• [JOB]: Return verbatim everything from the first line through the line that contains "GOLDEN_REFLECTION_NEAR_END = (0.20, 0.55, 0.2, 1.0)", and stop there.
--- RECORDED DATA ---
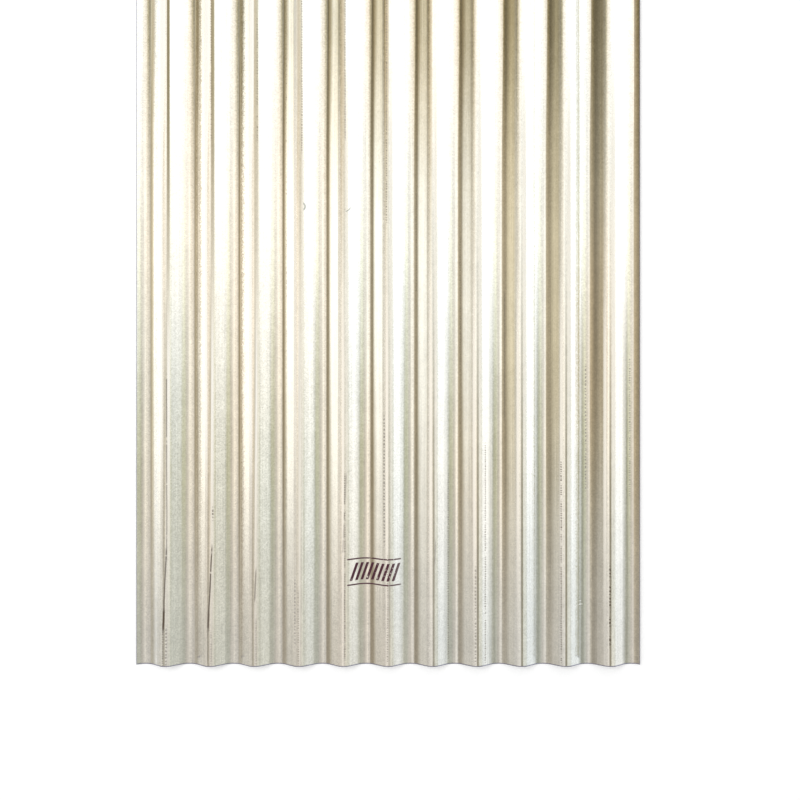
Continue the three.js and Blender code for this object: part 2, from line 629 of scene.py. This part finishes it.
# %% Painted reflections on the right-hand flanks
FLANK_STARTS, FLANK_ENDS = (-31.5, -28), (-14.5, -9.5, 1.0, 0.0)
LIP_STARTS = (-33, -31)
LIP_NUMBER = (5.0, 5.5)
FLANK_REFLECTION_RISES = (3, 4)
FLANK_REFLECTION_DEEPENS = (4, 5, 0.11, 0.90)
FLANK_REFLECTION_PALER_UP = (-27, -14, 1.0, 0.42)
FLANK_REFLECTION_NEAR_END = (0.15, 0.60, 0.35, 1.0)
GOLDEN_REFLECTION_RISES = (2, 3)
GOLDEN_REFLECTION_NEAR_END = (0.20, 0.55, 0.2, 1.0)

lip = recipe.product(by_crest(*LIP_NUMBER), beside_crest(*LIP_STARTS))
left_flank = recipe.product(
    recipe.math("MAXIMUM", lip, beside_crest(*FLANK_STARTS)),
    beside_crest(*FLANK_ENDS),
    top_face,
)
# Painted dark reflection on these flanks, and below it a painted golden one.
painted_flank_reflection = recipe.product(
    left_flank,
    by_crest(*FLANK_REFLECTION_RISES),
    by_crest(*FLANK_REFLECTION_DEEPENS),
    beside_crest(*FLANK_REFLECTION_PALER_UP),
    by_distance(*FLANK_REFLECTION_NEAR_END),
)
painted_golden_reflection = recipe.product(left_flank, by_crest(*GOLDEN_REFLECTION_RISES), by_distance(*GOLDEN_REFLECTION_NEAR_END))
print("tarnished flanks,", nodes_so_far(), "nodes so far")

# %% [markdown]
# The crests carried the sheets above, so the zinc on their shoulders is pale and dull,
# while a narrow strip at the very top is polished. One line along each crest is painted pale
# towards the near end, as a painted highlight. On the left-hand waves that line and the left
# shoulders are painted almost white, a painted highlight as well.

# %% Dull shoulders and a polished strip
CREST_WIDTH = (5 * MM, 10 * MM, 1.0, 0.0)
POLISH_AT_MIDDLE, POLISH_DRIFT = -1.9, -0.5
BLOOM_RISES, BLOOM_FALLS = (0.12, 0.50), (0.85, 1.08)
BLOOM_PATCHES = (0.3, 0.7, 0.45, 0.75)
DULLNESS_LOST_FAR = -0.7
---
• [THE RESULT]:
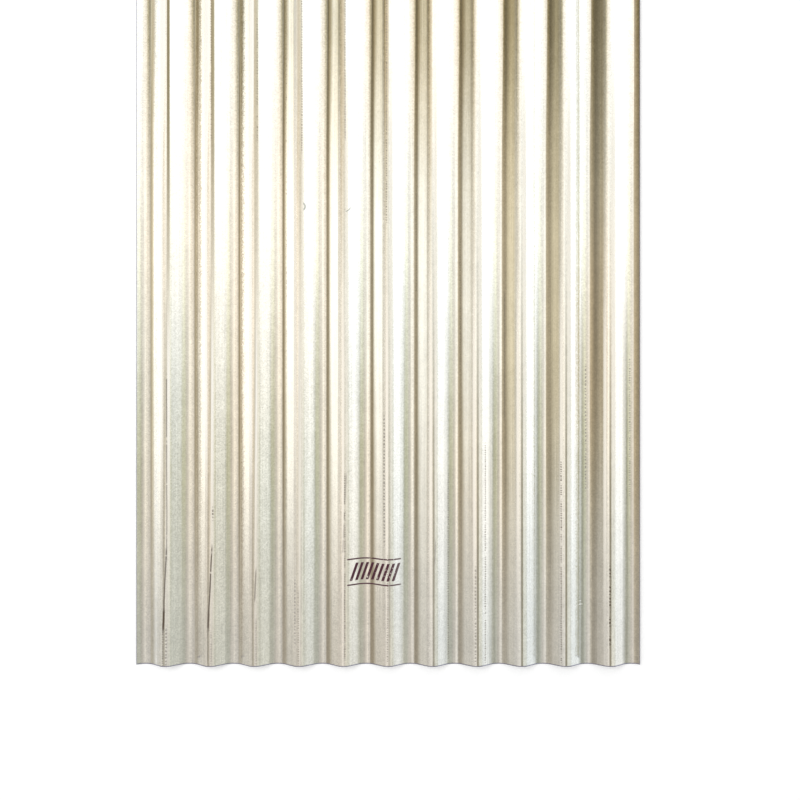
Continue the three.js and Blender code for this object: part 2, from line 629 of scene.py. This part finishes it.
# %% Painted reflections on the right-hand flanks
FLANK_STARTS, FLANK_ENDS = (-31.5, -28), (-14.5, -9.5, 1.0, 0.0)
LIP_STARTS = (-33, -31)
LIP_NUMBER = (5.0, 5.5)
FLANK_REFLECTION_RISES = (3, 4)
FLANK_REFLECTION_DEEPENS = (4, 5, 0.11, 0.90)
FLANK_REFLECTION_PALER_UP = (-27, -14, 1.0, 0.42)
FLANK_REFLECTION_NEAR_END = (0.15, 0.60, 0.35, 1.0)
GOLDEN_REFLECTION_RISES = (2, 3)
GOLDEN_REFLECTION_NEAR_END = (0.20, 0.55, 0.2, 1.0)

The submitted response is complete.